As said before, this creates trouble for CONFIG_SCHED_CLUSTER=y.
The output below is obtained from Juno.

When cluster_id is populated, a new CLS level is created by the scheduler
topology code. In this case the clusters in DT determine that the cluster
siblings and llc siblings are the same so the MC scheduler domain will
be removed and, for Juno, only CLS and DIE will be kept.

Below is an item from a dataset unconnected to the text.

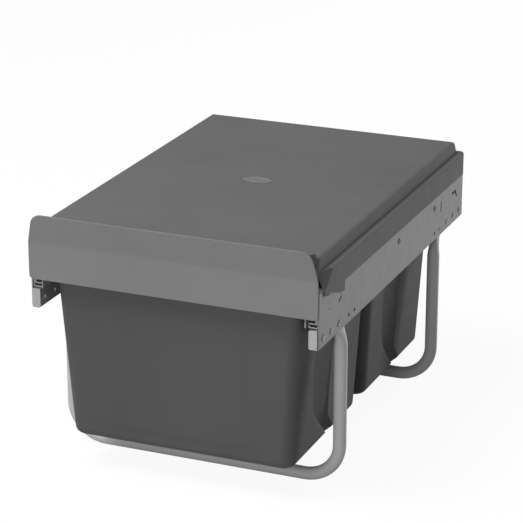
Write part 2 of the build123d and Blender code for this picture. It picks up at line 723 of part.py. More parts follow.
def front_facets(inset):
    """Two solids that cut the lid's front corners back to a sloping facet, moved in by inset."""
    low = Vector(skirt_outer, front_y, plate_bottom + facet_low)
    high = Vector(skirt_outer - lip_lean, front_y, plate_bottom + lip_top)
    back = Vector(skirt_outer, front_y + facet_reach, ledge_z)
    outward = (high - low).cross(back - low)
    if outward.X < 0:
        outward = -outward
    with BuildPart() as cut:
        with BuildSketch(Plane(origin=low, z_dir=outward).offset(-inset)):
            Rectangle(plate_length, plate_length)
        extrude(amount=frame_width / 4)
        mirror(about=Plane.YZ)
    return cut.part


# The space inside the lid: under the raised top and, wider, between the skirts
with BuildPart() as lid_inside:
    with BuildSketch(Plane.XY.offset(lug_low - lid_wall)):
        with Locations((0, (front_y + rear_y) / 2 - lid_wall)):
            Rectangle(2 * skirt_inner, rear_y - front_y)
    extrude(amount=ledge_z - lid_skirt_wall - lug_low + lid_wall)
    with BuildSketch(Plane.XY.offset(ledge_z - 2 * lid_skirt_wall)):
        with Locations((0, top_mid_y - 2 * lid_wall)):
            Rectangle(2 * (top_half - lid_wall), top_length + 2 * lid_wall)
    extrude(amount=lid_top - lid_wall - lid_ledge + 2 * lid_skirt_wall, taper=lid_taper / 2)
    add(front_facets(lid_wall), mode=Mode.SUBTRACT)

# Lid: raised top over two skirts that hang outside the plates, open in front
with BuildPart() as lid:
    with BuildSketch(Plane.XY.offset(lug_low)) as footprint:
        with Locations((0, (front_y + rear_y) / 2)):
            Rectangle(2 * skirt_outer, rear_y - front_y)
        fillet(footprint.vertices().group_by(Axis.Y)[-1], lid_corner)
    extrude(amount=ledge_z - lug_low)
    ledge_rim = lid.faces().sort_by(Axis.Z)[-1].edges()
    fillet(ledge_rim.sort_by(Axis.Y)[1:], lid_ledge_round)
    with BuildSketch(Plane.XY.offset(ledge_z)):
        with Locations((0, top_mid_y)):
            Rectangle(2 * top_half, top_length)
    extrude(amount=lid_top - lid_ledge, taper=lid_taper)
    top_rim = lid.faces().sort_by(Axis.Z)[-1].edges()
    fillet(top_rim.sort_by(Axis.Y)[1:], lid_top_round)
    # Low lip along the front edge, then the facets that cut it and the skirts back
    with BuildSketch(across(front_y)):
        with Locations((0, plate_bottom + (lid_ledge + lip_top) / 2)):
            Rectangle(2 * (skirt_outer - lip_lean + lid_top_round), lip_top - lid_ledge)
    extrude(amount=-lip_depth)
    add(front_facets(0), mode=Mode.SUBTRACT)
    add(lid_inside.part, mode=Mode.SUBTRACT)
    # Trim the skirts to their lower outline and the rear wall to pass over the plates
    with BuildSketch(beside(-skirt_outer)):
        with BuildLine():
            points = [(plate_front + y, plate_bottom + z) for y, z in lug_outline]
            Polyline((front_y, lug_low - lid_wall), *points, (rear_y, plate_bottom + lid_skirt_low),
                     (rear_y, lug_low - lid_wall), close=True)
        make_face()
    extrude(amount=2 * skirt_outer, mode=Mode.SUBTRACT)
    with BuildSketch(across(rear_y - lid_step)):
        with Locations((0, (lug_low + plate_bottom + lid_rear_low) / 2)):
            Rectangle(2 * skirt_inner, plate_bottom + lid_rear_low - lug_low)
    extrude(amount=-lid_step, mode=Mode.SUBTRACT)
    # Ribs inside the skirts that rest on the plates' upper folds
    rib_height = ledge_z - lid_skirt_wall - plate_top - small_gap
    with BuildSketch(beside(plate_outer - lid_rib_seat)):
        for place in lid_rib_places:
            with Locations((plate_front + place, plate_top + small_gap + rib_height / 2)):
                Rectangle(lid_rib_width, rib_height)
    extrude(amount=skirt_inner - plate_outer + lid_rib_seat)
    mirror(about=Plane.YZ)

# Plain oval boss in the middle of the lid
with BuildPart() as lid_boss:
    with BuildSketch(Plane.XY.offset(plate_bottom + lid_top)):
        with Locations((0, (front_y + rear_y) / 2 - boss_shift)):
            Ellipse(boss_length / 2, boss_width / 2)
    extrude(amount=boss_rise)
    fillet(lid_boss.edges().group_by(Axis.Z)[-1], boss_rise / 2)


def rivets(places, x_out, x_in, head_in=rivet_head):
    """A group of rivets along X at (y, z) places on both sides of the frame.

    They go from the outer surface at x_out to the inner one at x_in, and are flush there when
    head_in is 0.
    """
    with BuildPart() as group:
        for x_head, thickness in ((x_out, rivet_head), (x_in, -head_in)):
            if thickness:
                with BuildSketch(beside(x_head)):
                    with Locations(*places):
                        Circle(rivet_head_d / 2)
                extrude(amount=thickness)
        with BuildSketch(beside(x_in)):
            with Locations(*places):
                Circle(rivet_d / 2)
        extrude(amount=x_out - x_in)
        with BuildSketch(beside(x_out + rivet_head)):
            with Locations(*places):
                Circle(rivet_dimple_d / 2)
        extrude(amount=-rivet_dimple, mode=Mode.SUBTRACT)
        mirror(about=Plane.YZ)
    return group.part


end_places = [(end + way * (rivet_first + n * rivet_pitch), plate_bottom + rivet_height)
              for end, way in ((plate_front, 1), (plate_rear, -1)) for n in range(rivet_count)]
plate_rivets = rivets(end_places, plate_outer, plate_inner - channel_width)
slide_places = [(plate_front + place, slide_z) for place in slide_rivet_places]
slide_rivets = rivets(slide_places, plate_outer, plate_inner - slide_sheet, head_in=0)
rail_places = [(plate_front + place, slide_z) for place in rail_rivet_places]
rail_rivets = rivets(rail_places, slide_inner + slide_sheet, slide_inner - sheet)
bar_rivets = rivets([(y, bar_mid_z) for y in bar_rivet_y], slide_inner, slide_inner - 2 * sheet)

# Screws that hold the fascia, put in from behind
with BuildPart() as fascia_screws:
    screw_places = [(side * screw_x, z) for side in (1, -1) for z in screw_heights]
    with BuildSketch(across(rail_front + sheet)):
        with Locations(*screw_places):
            Circle(fascia_screw_head_d / 2)
            RegularPolygon(fascia_screw_d / 2, 6, mode=Mode.SUBTRACT)
    extrude(amount=-fascia_screw_head)
    with BuildSketch(across(rail_front + sheet + fascia_screw_head - fascia_screw_socket)):
        with Locations(*screw_places):
            Circle(fascia_screw_d / 2)
    extrude(amount=fascia_screw_head - fascia_screw_socket + sheet + fascia_screw_reach)

save_pair(side_plate.part, "side_plate")
save_pair(base_channel.part, "base_channel")
save(front_leg_tube, "front_leg_tube")
save(rear_leg_tube, "rear_leg_tube")
save(plate_rivets, "plate_rivets")
save_pair(outer_member.part, "outer_member")
save(slide_rivets, "slide_rivets")
save_pair(slide_buffer.part, "slide_buffer")
save_pair(middle_member.part, "middle_member")
save_pair(outer_retainer, "outer_retainer")
save_pair(outer_balls, "outer_balls")
save_pair(inner_retainer, "inner_retainer")
save_pair(inner_balls, "inner_balls")
save_pair(inner_member.part, "inner_member")
save_pair(carrier_rail.part, "carrier_rail")
save(rail_rivets, "rail_rivets")
save(middle_cross_bar, "middle_cross_bar")
save(rear_cross_bar, "rear_cross_bar")
save(bar_rivets, "bar_rivets")
save(fascia.part, "fascia")
save(fascia_screws.part, "fascia_screws")
save(front_bin, "front_bin")
save(rear_bin, "rear_bin")
save(lid.part, "lid")
save(lid_boss.part, "lid_boss")
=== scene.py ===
# %% [markdown]
# # Pull-out bin frame in the studio
#
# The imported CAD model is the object: folded steel plates, bent tube legs, ball-bearing slides,
# two hanging bins and a moulded lid. This notebook gives every surface the finish of the real
# thing, makes the bins and the lid's boss again with their softer forms, and sets up the studio,
# the lamps and the camera.
#
# All lengths are in metres. X runs across the cabinet, +Y to its back and +Z up.

# %% Load the frame
import json
import math

import bpy
import numpy as np
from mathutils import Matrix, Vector


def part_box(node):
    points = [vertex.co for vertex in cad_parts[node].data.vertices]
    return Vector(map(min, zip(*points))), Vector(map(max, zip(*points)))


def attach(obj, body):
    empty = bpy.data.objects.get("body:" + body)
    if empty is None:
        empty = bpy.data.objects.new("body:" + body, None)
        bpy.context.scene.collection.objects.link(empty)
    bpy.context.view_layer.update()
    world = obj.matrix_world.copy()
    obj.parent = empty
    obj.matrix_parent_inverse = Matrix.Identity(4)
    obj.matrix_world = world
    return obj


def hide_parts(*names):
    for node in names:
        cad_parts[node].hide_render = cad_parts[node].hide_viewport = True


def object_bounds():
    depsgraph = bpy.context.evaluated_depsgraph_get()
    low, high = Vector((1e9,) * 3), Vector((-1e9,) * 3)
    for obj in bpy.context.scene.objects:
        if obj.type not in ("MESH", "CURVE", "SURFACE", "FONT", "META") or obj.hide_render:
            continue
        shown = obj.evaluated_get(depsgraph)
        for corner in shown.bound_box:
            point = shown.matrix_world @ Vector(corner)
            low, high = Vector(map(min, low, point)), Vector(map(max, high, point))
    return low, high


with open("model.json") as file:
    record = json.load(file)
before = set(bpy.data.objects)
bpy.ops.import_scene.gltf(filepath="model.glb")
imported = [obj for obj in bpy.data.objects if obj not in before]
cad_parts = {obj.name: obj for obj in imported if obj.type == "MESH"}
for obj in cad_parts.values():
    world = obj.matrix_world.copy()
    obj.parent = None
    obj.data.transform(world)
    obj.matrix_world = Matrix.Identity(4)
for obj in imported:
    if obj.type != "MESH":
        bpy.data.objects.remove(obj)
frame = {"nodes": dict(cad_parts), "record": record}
cad_low, cad_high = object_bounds()
nodes = frame["nodes"]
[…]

root@debian-arm64-buster:/sys/kernel/debug/sched/domains/cpu1# grep . */*
domain0/busy_factor:16
domain0/cache_nice_tries:1
domain0/flags:SD_BALANCE_NEWIDLE SD_BALANCE_EXEC SD_BALANCE_FORK SD_WAKE_AFFINE SD_SHARE_PKG_RESOURCES SD_PREFER_SIBLING
domain0/imbalance_pct:117
domain0/max_interval:4
domain0/max_newidle_lb_cost:14907
domain0/min_interval:2
domain0/name:CLS
domain1/busy_factor:16
domain1/cache_nice_tries:1
domain1/flags:SD_BALANCE_NEWIDLE SD_BALANCE_EXEC SD_BALANCE_FORK SD_WAKE_AFFINE SD_ASYM_CPUCAPACITY SD_ASYM_CPUCAPACITY_FULL SD_PREFER_SIBLING
domain1/imbalance_pct:117
domain1/max_interval:12
domain1/max_newidle_lb_cost:11858
domain1/min_interval:6
domain1/name:DIE

To be noted that we also get a new flag SD_PREFER_SIBLING for the CLS
level that is not appropriate. We usually remove it for the child of a
SD_ASYM_CPUCAPACITY domain, but we don't currently redo this after some
levels are degenerated. This is a fixable issue.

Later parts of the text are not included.